Kendall, Hall and King and their families, accompanied by Marsden, left Sydney in November 1814 and arrived in the Bay of Islands on 22 December. They established the mission there at Rangihoua.[1] Kendall learned the Māori language, and wrote the primer A korao no New Zealand; or, the New Zealander's first book (1815),[3] the first book written in Māori, which was published in Sydney.[4] He started a school in August 1816 and it ran for over two years until it closed at the end of 1818 due to a lack of supplies. He sent off the manuscript of another book of Māori, but Samuel Lee, a linguist at the University of Cambridge, cast doubts on its accuracy. To defend his work Kendall decided to make an unauthorised trip to England.[1]
Kendall travelled to London in 1820, along with Hongi Hika and minor chief Waikato, on the whaling ship New Zealander.[5] It is possible that Hongi wished to visit Britain and from his perspective Kendall was accompanying him. Although the Church Missionary Society disapproved of the trip, Hongi and Waikato were a social success. Kendall was ordained a priest on 12 November 1820 by the Bishop of Ely (though limited to New Zealand because of his lack of classical languages). Hongi and Kendall spent five months in Britain, mostly working with Lee in Cambridge, where Kendall's views about the language were justified (if some of his other theories were not; for example, Kendall believed the Māori were descended from Egyptians). Lee and Kendall's A grammar and vocabulary of the language of New Zealand was published in 1820.[3]
Hongi was introduced to King George as the "King of New Zealand". He was shown over the Woolwich arsenal and given a suit of armour by the king, along with other gifts. At Cambridge Kendall and Hongi met the exiled French adventurer Charles de Thierry with whom Hongi did a land-for-muskets deal, purchasing 30,000 acres in the Bay of Islands.[6] Kendall, Hongi, and Waikato travelled to New South Wales aboard the convict transport Speke. The 500 muskets, powder, ball, swords and daggers were uplifted from Port Jackson (Sydney) on their return voyage on Westmoreland (Captain Potton).[7] In the following years, the guns helped him conquer a significant northern portion of the North Island in the Musket Wars and made him a man of considerable importance.[8]
Kendall returned to New Zealand in July 1821.[9] Kendall relied upon his friendship with Hongi Hika to assert leadership among other settlers, but it was a friendship bought in part by supporting the trade in firearms for Hongi's warriors, a trade Kendall himself profited by. The Church Missionary Society were understandably opposed, but Kendall felt they failed to understand the practicality of the situation, where the Anglican mission existed at Hongi's pleasure. On 27 September 1821 all the missionaries signed a letter written by Kendall defending the gun trade, saying he could not dictate what was sold to Māori: "They dictate to us! It is evident that ambition and self interest are amongst the principal causes of our security amongst them."
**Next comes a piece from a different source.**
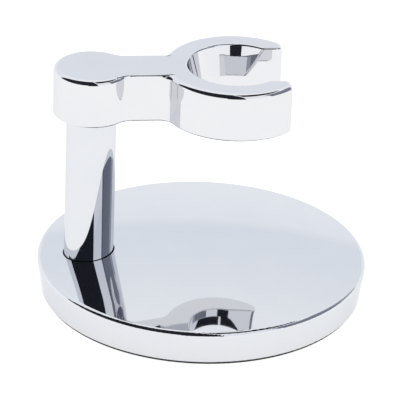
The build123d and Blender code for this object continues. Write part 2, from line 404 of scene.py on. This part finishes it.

Around this time Kendall had begun an affair with Tungaroa, one of his school pupils who worked as a servant in his household. She was the daughter of a Rakau, a prominent Māori tohunga or priest and wise man. When the affair was discovered the pair eloped, living among nearby Māori. However, the relationship had ended by April 1822. His wife, Jane, took Kendall back, although he was unapologetic. One sailor wrote his rationalisation of the relationship with a Māori woman was "in order to obtain accurate information as to their religious opinions and tenets, which he would in no other way have obtained". Kendall indeed began a serious flirtation with Māori religious beliefs, an exploration he set out in a series of seven letters between 1822 and 1824. In 1822 he wrote that the "sublimity" of Māori spirituality saw him "almost completely turned from a Christian to a Heathen".[10]
As a result of the letter of 27 September 1821 the Church Missionary Society dismissed Kendall in August 1822. Samuel Marsden, who also knew of Kendall's affair and his close relationship with Hongi, returned to New Zealand in August 1823 to sack him in person. When the Kendalls' ship, the Brampton,[11] ran aground while leaving, Kendall decided to stay, claiming divine intervention. In a letter of 25 July 1824 to the Church Missionary Society, Kendall confessed his past "errors".
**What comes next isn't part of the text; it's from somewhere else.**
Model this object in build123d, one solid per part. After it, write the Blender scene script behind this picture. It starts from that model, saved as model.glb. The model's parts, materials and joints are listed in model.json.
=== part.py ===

The Kendall family remained living in the Bay of Islands until 1825, when he accepted a position as clergyman at the British consulate at Valparaiso, Chile. This job did not last, and his family settled in New South Wales, where he obtained a grant of 1,280 acres (5.2 km2), including large stands of red cedar at Yackungarrah Creek, Yatte Yattah. His son Thomas Surfleet Kendall acquired the neighbouring farm. He bought the cutter "Brisbane".
In the decade after Hongi Hika died and Kendall left in 1825, widescale conversion of Māori to Christianity occurred. Kendall attempted to continue his work on the Māori language in Australia, having drafted a substantially improved Māori grammar, but Marsden prevented its publication.
Thomas Kendall died in 1832 when the "Brisbane" sank with all hands off Cape St. George (some 200km south of Sydney) while bringing wood and cheese from his farm to market.
Family
One of his grandsons, Henry Kendall, was an Australian poet.
A biography is The Legacy of Guilt: a life of Thomas Kendall by Judith Binney.